I’m also trying to think of what else to pack up in my UAB. I have the Keurig, and I think I’m going to go buy some new books. I figure I will have a fair bit of time off work with not a lot to do, and there has to be better things to do than play video games, and I can only spend so much time in the gym… frankly I’m not a gym junkie and while that might change, I have to have more to my plans than that. I might even look at more schooling by correspondence. I have a litany of these sorts of ridiculous ideas running through my head, actually, but for now they’re not gelling into anything so I just keep pondering. I think I’ll head to Costco on the weekend and stock up on some snack and treat items to send over, things to break the potential monotony of DFAC food and so on.

That’s my Monday. Lots of fun. Tomorrow we’re off to the rocket range, mainly to watch people shoot M72s, a light, 66mm anti-tank rocket. They’ve been “going out of the system” for years, but apparently in Afghanistan they were found to be quite useful, and so they’re still around. There’s only a small number available, and I’m pretty sure I’ll just be taking pictures.
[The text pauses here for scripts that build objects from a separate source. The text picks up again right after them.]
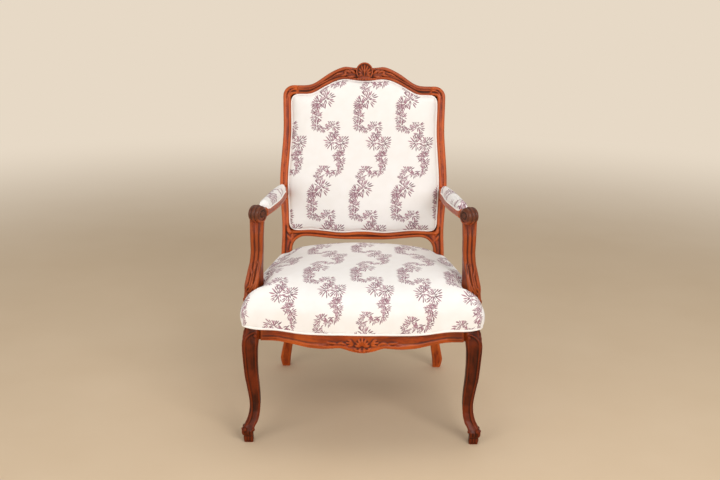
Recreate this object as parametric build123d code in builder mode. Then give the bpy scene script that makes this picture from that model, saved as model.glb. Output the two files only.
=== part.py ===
from build123d import *
import math
import os

os.makedirs("parts", exist_ok=True)

# Fauteuil: an open armchair in the Louis XV manner, with a flat reclined back in a serpentine
# moulded frame, cabriole front legs, scrolled arms and stuffed seat, back and arm pads.
# Millimetres. +X is the right side as seen from the front, the front faces -Y, +Z is up and the
# floor is Z = 0. Right-hand pieces are modelled and the left-hand ones mirror them.

# ---------------------------------------------------------------- seat frame
seat_frame_top = 375.0
rail_height = 62.0
front_half_width = 330.0
front_face_y = -318.0
leg_block = 50.0
leg_chamfer = 9.0
rail_thickness = 30.0
rail_setback = 2.0
rail_bulge = 39.0
rail_straight_end = 90.0
side_rail_bow = 8.0
side_rail_arch = 6.0
side_rail_taper = 2.0
rear_rail_depth = 26.0
rear_rail_setback = 13.0
cover_line = 338.0
knee_cover_line = 352.0
cover_rabbet = 5.0
lip_depth = 3.0
lip_height = 9.0
rail_drop_end = 66.0
rail_drop_mid = 80.0
rail_drop_lobe = 89.0
lobe_half_width = 50.0

# ---------------------------------------------------------------- front legs
knee_out = 4.0
knee_width = 50.0
calf_height = 194.0
calf_width = 35.5
calf_in = 5.0
ankle_height = 112.0
ankle_width = 28.0
ankle_in = 18.5
instep_height = 66.0
toe_height = 36.0
toe_width = 33.0
toe_out = 3.5
foot_block_width = 26.0
foot_block_height = 22.0
toe_roll_radius = 9.5
toe_roll_length = 26.0

# ---------------------------------------------------------------- rear posts and back frame
recline = 11.5
back_seat_y = 211.0
post_width = 34.0
post_depth = 42.0
arm_half_width = 263.0
post_half_width = arm_half_width - 5.0
rear_foot_x = 247.0
rear_foot_y = 283.0
rear_foot_width = 25.0
rear_toe_width = 33.0
rear_toe_height = 32.0
rear_ankle_height = 90.0
rear_leg_width = 30.0
stile_depth = 32.0
stile_face = 24.0
moulding_relief = 4.0
ledge_width = 14.0
ledge_setback = 12.0
ledge_thickness = 14.0
waist_half_width = arm_half_width - 8.0
waist_rise = 103.0
arm_rise = 250.0
mid_half_width = arm_half_width - 10.0
mid_rise = 416.0
ear_half_width = arm_half_width - 8.5
ear_rise = 557.0
ear_radius = 34.0
saddle_half_width = 164.0
hump_rise = 615.0
hump_half_width = 66.0
crest_dip = 3.0
crest_joint = ear_half_width - 45.5
crest_face = 38.0
ear_face = 26.0
lower_rail_face = 24.0
lower_rail_rise = 76.0
lower_rail_wave = 6.0
opening_corner = 12.0
outer_bead = 9.0
inner_bead = 7.0
bead_margin = 1.2
bead_relief = 2.4
bead_round = 1.8
cartouche_width = 53.0
cartouche_height = 56.0
cartouche_proud = 7.0

# ---------------------------------------------------------------- arms
console_y = -190.0
console_setback = 20.5
console_base_width = 45.0
console_base_depth = 48.0
console_waist_width = 35.0
console_waist_in = 10.0
console_waist_y = -168.0
console_top_width = 40.0
console_foot_roll = 9.0
arm_joint_height = 608.0
knuckle_in = 14.0
knuckle_y = -174.0
knuckle_radius = 25.5
knuckle_width = 56.0
knuckle_rise = 23.5
knuckle_groove = 2.5
arm_rear_in = 12.0
arm_rear_height = 590.0
arm_rear_depth = 38.0
arm_rear_width = 24.0
arm_mid_in = 29.5
arm_mid_y = 60.0
arm_mid_width = 34.0
arm_mid_depth = 30.0
arm_front_in = 12.5
arm_front_width = 36.0
pad_front_y = -128.0
pad_rear_y = 214.0
pad_front_drop = 0.5
pad_rear_rise = 14.0
pad_width = 42.0
pad_crown = 26.0

# ---------------------------------------------------------------- upholstery
seat_crown = 468.0
seat_roll = 5.0
cover_thickness = 4.5
back_cover_thickness = 2.0
piping_radius = 3.0
arm_piping_radius = 2.2
back_crown = 24.0
webbing_width = 50.0
webbing_thickness = 1.2
hessian_thickness = 0.8
back_strap_count = 5
strap_count = 5

# ---------------------------------------------------------------- joinery
tenon_length = 20.0
tenon_thickness = 10.0
tenon_shoulder_top = 12.0
tenon_shoulder_low = 8.0
console_tenon_width = 10.0
console_tenon_depth = 22.0
joint_clearance = 0.2
soft_clearance = 0.4
peg_radius = 3.0
peg_length = 26.0
back_peg_length = 22.0
screw_radius = 2.2
screw_head_radius = 4.5
screw_head_depth = 3.0
screw_bite = 10.0
corner_block_height = 40.0
corner_block_drop = 6.0
corner_block_reach = 75.0

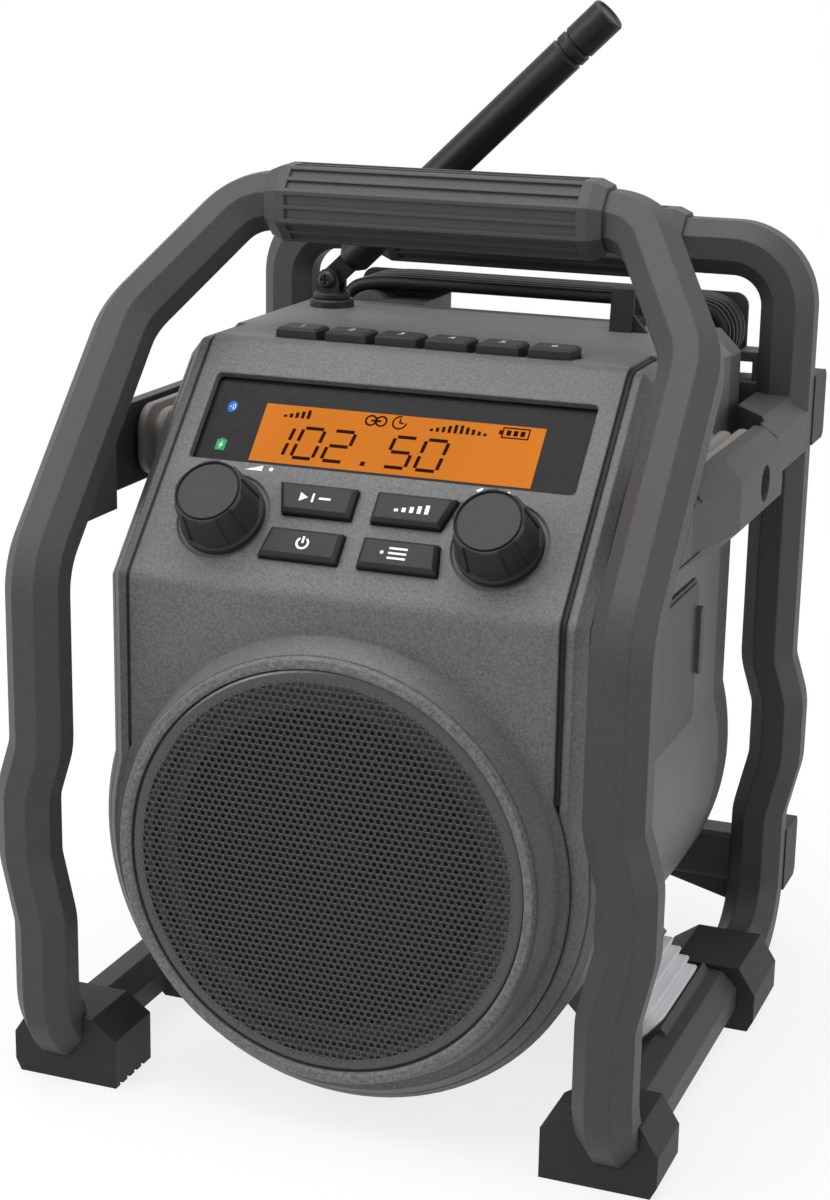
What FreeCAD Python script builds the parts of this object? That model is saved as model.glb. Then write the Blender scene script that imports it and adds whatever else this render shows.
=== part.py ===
import FreeCAD, Part
import math
import os

os.makedirs("parts", exist_ok=True)

V = FreeCAD.Vector

# Jobsite radio in a roll cage. Millimetres, Z up, the front faces -Y.
# The origin lies on the floor under the middle of the cage.

# Clearances
running = 0.35         # round a part that slides or swings
bore_gap = 0.05        # round a pin or a shaft
touching = 0.1         # between neighbours that are fixed to each other

# The radio's housing
half_width = 82.0      # at the front rim
draft = 1.5            # wider by this much at the back
belly_bulge = 3.0      # how far the round belly stands out past the straight sides
belly_r = half_width + belly_bulge
belly_z = 90.0
deck_z = 243.0
shoulder_drop = 8.0
rim_chamfer = 6.0
wall = 2.5
rim_y = -88.0
split_y = 60.0         # where the rear cover starts
back_y = 85.0
cover_step = 0.25      # the rear cover is this much smaller than the shell
cover_low = 1.2        # and its top lies this much lower
cover_wall = 6.0

# The cage: octagonal tube bent into two loops
tube = 19.0            # across the flats
leg_x = half_width + 14.0
bulge = 5.0            # how far the legs swell outward at mid height
bulge_low = (60.0, 82.0)
bulge_high = (104.0, 120.0)
front_y = -104.5
rear_y = 91.5
rail_z = 12.0
rail_front = -76.0
rail_rear = 63.0
knee_z = 179.0         # where the front legs start to lean back
shoulder = V(leg_x, -40.85, 248.5)
front_bar = V(leg_x - 27.5, -6.5, 286.0)
wrap_z = deck_z - 7.2  # the middle of the wound cord
rear_bar_z = wrap_z + 32.2
lower_bar_z = (29.0, 49.0)
upper_bar_z = (wrap_z - 35.8, wrap_z - 13.8)
grip_flats = 25.0
grip_half = leg_x - 38.0
grip_land = 8.0        # the plain stretch at each end of the ribs

# The front panel
panel_half = half_width - 10.5
panel_belly = panel_half + 6.0
drum_z = 89.0
panel_y = -89.5
panel_thick = 3.0
crease_r = 6.0
edge_r = 8.0           # the rounded edge between the slope and the deck
lean = math.radians(46.97)
foot_y, foot_z = -88.84, 176.36
edge_y = foot_y + (deck_z - foot_z) / math.tan(lean)
groove_y = edge_y + 25.1
seam = 1.6

# The speaker drum
drum_base = panel_belly - 3.0
drum_top = drum_base - 3.5
drum_y = -99.0
driver_y = drum_y + 4.0
bezel_r = drum_top - 0.4
grille_r = bezel_r - 4.0

# Controls
key_count = 6
key_pitch = 17.6
key_wide = 14.5
key_y = (edge_y + 4.6, edge_y + 15.6)
key_rise = 3.3
key_travel = 1.2
knob_x = 46.5
knob_s = 23.5
knob_r = 14.0
knob_tall = 15.0
flutes = 6
shaft_r = 3.0
button_rise = 3.0
button_travel = 1.0
display_half = panel_half - 6.0
display_s = (43.6, 76.6)
display_deep = 2.5
display_corner = 1.6

# Rubber mounts between the radio and the cage
mount_long = 62.0
mount_wide = 25.0
bridge_z = (190.0, 218.0)
upper_mount_z = 204.5
bridge_inner = half_width + 18.5
bridge_thick = 10.5
bridge_outer = bridge_inner + bridge_thick
seat_point = V(half_width + 2.0, 0, 16.0)
seat_thick = 14.0
low_mount_tall = 17.0
low_mount_long = 57.0
low_mount_y = -2.5
screw_r = 3.0
screw_head_r = 5.6
screw_sink = 3.5       # how deep the head's seat lies in the bridge

# Antenna
pivot = V(-62.0, 50.0, deck_z + 10.0)
antenna_r = 6.25
antenna_long = 138.0
antenna_rise = 43.5    # degrees above level, leaning to the right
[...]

Wednesday we’re off to do jungle lanes, a fire-and-movement range, which should be a lot of fun, and rather practical. Thursday we have grenades on the schedule, but that’s rather pointless since we’re done, so we’ll be finding something else to do – language training or possibly some other IBTS training. Friday is “professional development” of some sort, whatever that means, and then back again to Halifax.  Two weeks until we cease training for Christmas and New Years, and I get to spend some quality time at home.